6.Purpose/objective of the merger/acquisitionation:
  Group Reorganization
7.Anticipated benefits of the merger/acquisition:
  To improve resource efficiency and reduce management costs.
8.Effect of the merger or consolidation on net worth per share and
  earnings per share:
  The reorganization within the same group, there was no impact on the
  consolidated net value per share and consolidated earnings per share of
  EPISTAR. 
9.Share exchange ratio and basis of its calculation:
  EPISTAR, the sole corporate shareholder of the dissolved companies, will
  receive 23,662 new shares at face value of USD10,000 per share of the
  surviving company ( Epistar JV Holding (BVI) Co., Ltd. ) in exchange of the
  initial investment cost of USD236,623,982. to dissolved companies.
  That is 6,730 new shares of Epistar JV Holding (BVI) Co., Ltd. for UEC
  Investment Ltd.; 2,785 new shares of Epistar JV Holding (BVI) Co., Ltd.

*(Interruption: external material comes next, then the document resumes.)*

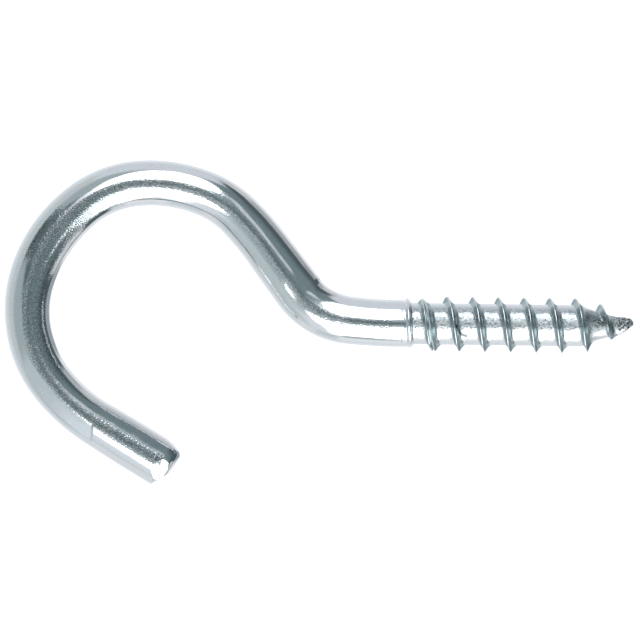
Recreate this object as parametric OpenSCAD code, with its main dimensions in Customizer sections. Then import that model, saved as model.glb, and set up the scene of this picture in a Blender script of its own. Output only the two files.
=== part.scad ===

  for HUGA Holding (BVI) Limited and 14,147 new shares of Epistar JV Holding
  (BVI) Co., Ltd. for Bee Rich Corporation.
10.Scheduled timetable for consummation:
   The date of merger is pre-set at November 1 2018.
11.Matters related to assumption by the existing company or new
   company of rights and obligations of the extinguished (or spun-off)
   company:
   All rights and obligations of the dissolved company
   (UEC Investment Ltd., HUGA Holding (BVI) Limited, Bee Rich Corporation )
   from the date of merger will be borne by the surviving company
   (Epistar JV Holding (BVI) Co., Ltd.).
12.Basic information of companies participating in the merger:
   Business items for the dissolved company (UEC Investment Ltd.、HUGA Holding
   (BVI) Limited及Bee Rich Corporation ) is professional investment.
   Business items for the surviving company (Epistar JV Holding (BVI) Co.,
   Ltd.) is professional investment.
13.Matters related to the spin-off (including estimated value of
   the business and assets planned to be assigned to the existing
   company or new company; the total number and the types and
   volumesof the shares to be acquired by the split company or
   its shareholders; matters related to the reduction, if any,
   in capital of the split company) (note: not applicable other
   than where there is announcementof a spin-off):Not applicable.
14.Conditions and restrictions on future transfers of shares
   resulting from the merger or acquisition:Not applicable.
15.Other important stipulations:
   Depending on factors such as the feasibility of the merger schedule, the
   compliance procedures of the relevant laws and regulations or the
   requirements from the competent authority, if there is a need to adjust
   the date of the merger, it shall be authorized to the chairman of both
   companies to negotiate.
16.Do the directors have any objection to the present transaction?:None.